Труд был целью всей его жизни. Неужели он этого не поймет, едва ослабеет страсть?
Ни разу Сандре не приходила в голову мысль оставить его. Она составляла часть его тела и его души, независимо от того, примет он ее или отбросит. Он был ее жизнью, ее существованием. Любовь полыхала в ней словно костер, на котором сжигали еретиков.
И вот наступил момент, когда занялась надежда. Они уехали в Файрхевен. Стефан, казалось, пришел в себя. Снова в них пробуждалось прежнее влечение. В сердце разрасталась надежда. Он по-прежнему желал ее, радовался ее обществу, доверялся советам. На какой-то момент он вырвался из объятий этой женщины.
Он успокоился, стал походить на себя.
Ничего непоправимого не произошло. С прошлым покончено. Если бы он только смог заставить себя окончательно порвать с ней…
Потом они возвратились в Лондон, и опять начались мучения. Стефан выглядел измученным, обеспокоенным, больным. Он лишился способности работать.
Ей казалось, она знает причину. Розмари хотела, чтобы он с ней уехал. Он раздумывал, не сделать ли ему этот шаг — бросить все самое главное в жизни. Глупость! Безумие! Работа для таких людей важнее всего — он настоящий англичанин. И он это сам прекрасно понимает. Да, но Розмари очень красива — и очень глупа. Стефан был бы не первым человеком, который пожертвовал бы карьерой ради женщины и потом в этом раскаивался!
Однажды в обществе за коктейлем Сандра поймала несколько слов — какую-то фразу: «…рассказать Джорджу — надо решиться…»
Незадолго перед тем Розмари слегла с инфлюэнцей.
В душе Сандры затлела надежда. Допустим, она получит пневмонию — такое случается. Один ее приятель прошлой зимой умер от этого. Если бы Розмари умерла…

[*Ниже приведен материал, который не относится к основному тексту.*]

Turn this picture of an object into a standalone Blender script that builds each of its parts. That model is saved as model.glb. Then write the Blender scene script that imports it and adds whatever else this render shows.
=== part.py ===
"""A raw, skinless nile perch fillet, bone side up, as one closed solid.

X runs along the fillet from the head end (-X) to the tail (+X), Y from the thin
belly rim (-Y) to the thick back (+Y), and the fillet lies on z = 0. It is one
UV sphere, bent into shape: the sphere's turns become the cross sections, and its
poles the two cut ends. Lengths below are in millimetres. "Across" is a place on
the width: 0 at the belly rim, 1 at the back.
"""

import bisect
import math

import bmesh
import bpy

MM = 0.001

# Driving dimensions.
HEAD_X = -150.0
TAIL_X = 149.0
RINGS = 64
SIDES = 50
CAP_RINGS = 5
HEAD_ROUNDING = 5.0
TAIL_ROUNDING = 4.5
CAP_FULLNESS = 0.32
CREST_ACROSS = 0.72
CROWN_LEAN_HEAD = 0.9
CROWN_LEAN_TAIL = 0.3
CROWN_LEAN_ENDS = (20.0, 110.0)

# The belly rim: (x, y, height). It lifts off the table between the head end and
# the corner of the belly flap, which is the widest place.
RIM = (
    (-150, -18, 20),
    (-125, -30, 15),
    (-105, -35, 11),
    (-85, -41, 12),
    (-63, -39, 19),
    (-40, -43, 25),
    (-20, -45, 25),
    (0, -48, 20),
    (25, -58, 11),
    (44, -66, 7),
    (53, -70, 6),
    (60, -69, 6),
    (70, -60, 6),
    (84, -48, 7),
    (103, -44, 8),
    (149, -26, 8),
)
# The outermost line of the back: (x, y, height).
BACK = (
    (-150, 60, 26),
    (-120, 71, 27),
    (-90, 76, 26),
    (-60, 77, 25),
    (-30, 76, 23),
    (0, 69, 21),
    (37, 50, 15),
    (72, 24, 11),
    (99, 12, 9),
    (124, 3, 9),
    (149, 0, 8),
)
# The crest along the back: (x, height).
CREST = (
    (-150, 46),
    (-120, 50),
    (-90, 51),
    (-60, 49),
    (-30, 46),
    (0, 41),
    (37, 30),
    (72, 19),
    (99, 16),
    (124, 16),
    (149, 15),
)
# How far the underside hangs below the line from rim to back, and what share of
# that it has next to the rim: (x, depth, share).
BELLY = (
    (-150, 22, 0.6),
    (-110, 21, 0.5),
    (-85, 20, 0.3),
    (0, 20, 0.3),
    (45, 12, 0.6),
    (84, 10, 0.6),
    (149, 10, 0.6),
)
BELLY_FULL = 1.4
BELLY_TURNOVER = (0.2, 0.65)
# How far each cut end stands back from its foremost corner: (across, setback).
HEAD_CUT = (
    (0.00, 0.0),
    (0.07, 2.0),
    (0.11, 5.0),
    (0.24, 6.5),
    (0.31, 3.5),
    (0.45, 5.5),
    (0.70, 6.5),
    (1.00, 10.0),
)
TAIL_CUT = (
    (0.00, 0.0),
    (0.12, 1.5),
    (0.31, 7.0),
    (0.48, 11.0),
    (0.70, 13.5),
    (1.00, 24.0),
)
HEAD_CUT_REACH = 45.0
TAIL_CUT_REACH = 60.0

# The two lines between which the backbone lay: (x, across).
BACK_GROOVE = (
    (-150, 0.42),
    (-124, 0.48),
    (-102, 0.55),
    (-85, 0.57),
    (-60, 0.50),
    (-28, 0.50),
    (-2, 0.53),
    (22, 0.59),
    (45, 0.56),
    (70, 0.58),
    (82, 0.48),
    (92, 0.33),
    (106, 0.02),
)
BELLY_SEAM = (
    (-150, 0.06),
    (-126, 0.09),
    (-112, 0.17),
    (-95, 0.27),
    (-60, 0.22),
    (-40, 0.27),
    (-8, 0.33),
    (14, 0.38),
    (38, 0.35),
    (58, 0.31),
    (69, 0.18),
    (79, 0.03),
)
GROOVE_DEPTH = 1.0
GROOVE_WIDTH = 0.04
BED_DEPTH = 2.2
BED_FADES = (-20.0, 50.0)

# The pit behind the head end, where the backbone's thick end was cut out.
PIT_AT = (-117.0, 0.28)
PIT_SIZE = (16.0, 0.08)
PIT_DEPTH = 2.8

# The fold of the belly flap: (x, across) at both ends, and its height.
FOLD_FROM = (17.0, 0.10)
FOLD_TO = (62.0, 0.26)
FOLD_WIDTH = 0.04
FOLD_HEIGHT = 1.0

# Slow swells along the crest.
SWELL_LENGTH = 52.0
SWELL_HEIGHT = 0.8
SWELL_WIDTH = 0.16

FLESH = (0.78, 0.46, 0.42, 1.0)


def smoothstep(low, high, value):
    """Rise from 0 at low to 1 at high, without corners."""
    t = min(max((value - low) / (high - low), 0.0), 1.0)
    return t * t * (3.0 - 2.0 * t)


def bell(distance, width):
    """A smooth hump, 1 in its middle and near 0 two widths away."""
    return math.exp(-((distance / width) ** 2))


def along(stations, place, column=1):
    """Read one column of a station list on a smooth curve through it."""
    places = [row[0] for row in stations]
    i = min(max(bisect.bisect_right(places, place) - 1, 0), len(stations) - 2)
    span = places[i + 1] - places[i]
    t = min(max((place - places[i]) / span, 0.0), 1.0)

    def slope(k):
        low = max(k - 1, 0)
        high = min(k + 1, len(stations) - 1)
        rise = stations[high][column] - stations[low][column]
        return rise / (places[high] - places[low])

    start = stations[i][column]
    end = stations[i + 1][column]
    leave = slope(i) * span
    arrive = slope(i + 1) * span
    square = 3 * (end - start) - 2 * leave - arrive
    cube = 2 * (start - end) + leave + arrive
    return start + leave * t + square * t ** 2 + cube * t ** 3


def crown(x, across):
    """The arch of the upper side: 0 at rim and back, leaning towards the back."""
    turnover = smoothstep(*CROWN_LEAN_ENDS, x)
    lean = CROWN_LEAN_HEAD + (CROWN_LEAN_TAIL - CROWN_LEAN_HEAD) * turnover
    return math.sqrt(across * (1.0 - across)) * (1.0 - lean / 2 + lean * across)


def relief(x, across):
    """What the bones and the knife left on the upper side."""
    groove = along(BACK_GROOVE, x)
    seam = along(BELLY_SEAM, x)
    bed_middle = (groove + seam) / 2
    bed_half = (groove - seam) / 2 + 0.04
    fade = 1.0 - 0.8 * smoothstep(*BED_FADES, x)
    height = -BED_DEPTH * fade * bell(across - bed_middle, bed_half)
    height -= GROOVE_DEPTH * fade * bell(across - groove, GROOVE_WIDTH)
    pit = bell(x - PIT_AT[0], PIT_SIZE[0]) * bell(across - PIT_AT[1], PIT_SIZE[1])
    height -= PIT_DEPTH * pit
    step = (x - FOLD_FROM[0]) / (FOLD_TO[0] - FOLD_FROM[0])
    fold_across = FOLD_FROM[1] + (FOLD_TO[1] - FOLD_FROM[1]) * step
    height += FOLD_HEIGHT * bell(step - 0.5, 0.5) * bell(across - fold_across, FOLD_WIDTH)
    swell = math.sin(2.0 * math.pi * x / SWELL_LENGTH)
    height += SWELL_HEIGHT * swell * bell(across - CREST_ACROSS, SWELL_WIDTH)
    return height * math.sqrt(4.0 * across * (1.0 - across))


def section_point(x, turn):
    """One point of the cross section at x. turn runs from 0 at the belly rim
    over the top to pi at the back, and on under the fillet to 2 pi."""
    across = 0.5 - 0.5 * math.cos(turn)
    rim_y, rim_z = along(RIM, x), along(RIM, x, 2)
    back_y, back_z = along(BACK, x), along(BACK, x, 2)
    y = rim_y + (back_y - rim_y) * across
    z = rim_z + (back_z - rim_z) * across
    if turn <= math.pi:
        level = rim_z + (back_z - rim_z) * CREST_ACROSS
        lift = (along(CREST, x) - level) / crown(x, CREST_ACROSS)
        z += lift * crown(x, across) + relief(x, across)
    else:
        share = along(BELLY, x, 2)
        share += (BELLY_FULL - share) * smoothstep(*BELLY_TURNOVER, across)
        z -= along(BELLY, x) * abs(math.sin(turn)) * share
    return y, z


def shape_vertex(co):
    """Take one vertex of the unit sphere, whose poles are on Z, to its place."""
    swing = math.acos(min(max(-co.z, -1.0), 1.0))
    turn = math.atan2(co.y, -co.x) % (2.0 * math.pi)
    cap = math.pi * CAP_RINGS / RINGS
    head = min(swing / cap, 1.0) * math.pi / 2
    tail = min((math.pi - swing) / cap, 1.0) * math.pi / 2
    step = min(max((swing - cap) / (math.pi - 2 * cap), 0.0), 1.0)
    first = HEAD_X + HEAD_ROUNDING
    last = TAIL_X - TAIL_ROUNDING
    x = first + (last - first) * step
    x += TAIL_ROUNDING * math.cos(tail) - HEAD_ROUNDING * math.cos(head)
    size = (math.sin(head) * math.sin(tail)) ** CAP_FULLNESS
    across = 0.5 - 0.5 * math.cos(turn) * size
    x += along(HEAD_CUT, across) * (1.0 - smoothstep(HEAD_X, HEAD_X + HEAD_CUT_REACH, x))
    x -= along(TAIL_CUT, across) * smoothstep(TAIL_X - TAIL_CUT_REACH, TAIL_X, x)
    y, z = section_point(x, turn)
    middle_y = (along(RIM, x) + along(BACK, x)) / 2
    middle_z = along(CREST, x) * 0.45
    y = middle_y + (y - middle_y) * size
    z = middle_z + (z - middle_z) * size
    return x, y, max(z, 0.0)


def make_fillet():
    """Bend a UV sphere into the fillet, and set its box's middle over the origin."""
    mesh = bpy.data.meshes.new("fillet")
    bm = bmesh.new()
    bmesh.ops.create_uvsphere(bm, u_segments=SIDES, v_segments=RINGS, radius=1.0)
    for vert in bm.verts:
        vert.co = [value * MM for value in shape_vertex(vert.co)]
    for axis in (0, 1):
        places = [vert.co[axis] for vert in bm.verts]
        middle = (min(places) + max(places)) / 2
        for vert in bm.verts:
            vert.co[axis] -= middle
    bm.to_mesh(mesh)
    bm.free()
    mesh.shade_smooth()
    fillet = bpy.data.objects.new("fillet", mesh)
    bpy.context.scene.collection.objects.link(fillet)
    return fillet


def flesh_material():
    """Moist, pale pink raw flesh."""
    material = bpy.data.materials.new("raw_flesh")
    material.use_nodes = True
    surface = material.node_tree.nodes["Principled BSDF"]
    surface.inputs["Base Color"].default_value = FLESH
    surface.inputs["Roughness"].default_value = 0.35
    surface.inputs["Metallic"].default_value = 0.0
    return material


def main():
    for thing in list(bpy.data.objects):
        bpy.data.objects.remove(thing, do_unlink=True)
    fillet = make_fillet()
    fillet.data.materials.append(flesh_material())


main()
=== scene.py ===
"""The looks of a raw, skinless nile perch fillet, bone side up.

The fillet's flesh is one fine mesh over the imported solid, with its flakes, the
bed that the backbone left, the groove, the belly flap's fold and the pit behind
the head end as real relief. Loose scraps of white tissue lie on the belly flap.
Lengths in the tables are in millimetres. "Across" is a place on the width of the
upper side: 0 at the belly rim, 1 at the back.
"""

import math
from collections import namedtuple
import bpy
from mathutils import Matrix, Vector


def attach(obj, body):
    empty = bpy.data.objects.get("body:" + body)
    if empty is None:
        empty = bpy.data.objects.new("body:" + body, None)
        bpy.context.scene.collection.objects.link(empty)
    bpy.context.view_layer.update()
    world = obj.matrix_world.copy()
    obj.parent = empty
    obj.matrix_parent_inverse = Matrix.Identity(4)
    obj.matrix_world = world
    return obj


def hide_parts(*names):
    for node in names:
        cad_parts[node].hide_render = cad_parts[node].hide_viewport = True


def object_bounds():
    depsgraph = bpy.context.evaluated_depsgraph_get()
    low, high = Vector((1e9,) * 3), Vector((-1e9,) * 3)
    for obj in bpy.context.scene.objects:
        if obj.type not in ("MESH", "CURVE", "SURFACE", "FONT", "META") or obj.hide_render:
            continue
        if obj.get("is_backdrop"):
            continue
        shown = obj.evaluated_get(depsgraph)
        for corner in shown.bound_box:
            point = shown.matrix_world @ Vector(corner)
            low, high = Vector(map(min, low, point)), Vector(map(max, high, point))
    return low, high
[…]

Подобно средневековым женщинам, она могла ненавидеть упорно, решительно, настойчиво. И она ненавидела Розмари Бартон. Если бы мысли могли убивать, Розмари уже бы не было в живых.
Но мысли не убивают…
Нет у них такой силы…
В тот вечер в «Люксембурге» Розмари с ниспадающим по ее плечам мехом серебристой лисицы была неотразима. Похудевшая, бледная после болезни, она стала более хрупкой, и это придавало ее красоте неземное очарование. Она стояла, прихорашиваясь, перед зеркалом в дамской комнате.
Сандра, позади нее, разглядывала в зеркале их отражения. Ее собственное лицо — словно изваянное, холодное, безжизненное. Оно не выражало никаких чувств, кроме хладнокровной безжалостности.
Вдруг Розмари сказала:
— О, Сандра, я загородила все зеркало? Заканчиваю. Эта ужасная флю меня совершенно измотала. Еще секундочку… Чувствую слабость, и голова болит.
Сандра осведомилась с вежливой озабоченностью:
— У тебя весь вечер болит голова?
— Немножечко. Не найдется ли у тебя аспирина?
— У меня есть карманная аптечка.
Она открыла сумочку и достала аптечку.
Розмари ее охотно взяла.
Все это видела та темноволосая девушка, секретарь Бартона. Она подошла к зеркалу, чтобы слегка припудриться. Симпатичная девушка, даже красивая. И совсем не похожа на Розмари.
Потом они вышли из туалетной комнаты, сперва Сандра, за ней Розмари, за ней мисс Лессинг — да, и еще Ирис, сестра Розмари, она там тоже была. Очень взволнованная, с большими серыми глазами, в белом школьном платьице.
Они все вышли и присоединились к ожидающим в холле мужчинам.
Подскочил главный официант и провел их к столу. Они миновали величественный куполообразный свод, и ничто не предвещало приближающейся трагедии…
Джордж поставил бокал и осоловело уставился на огонь.
Он уже достаточно выпил и немного расчувствовался.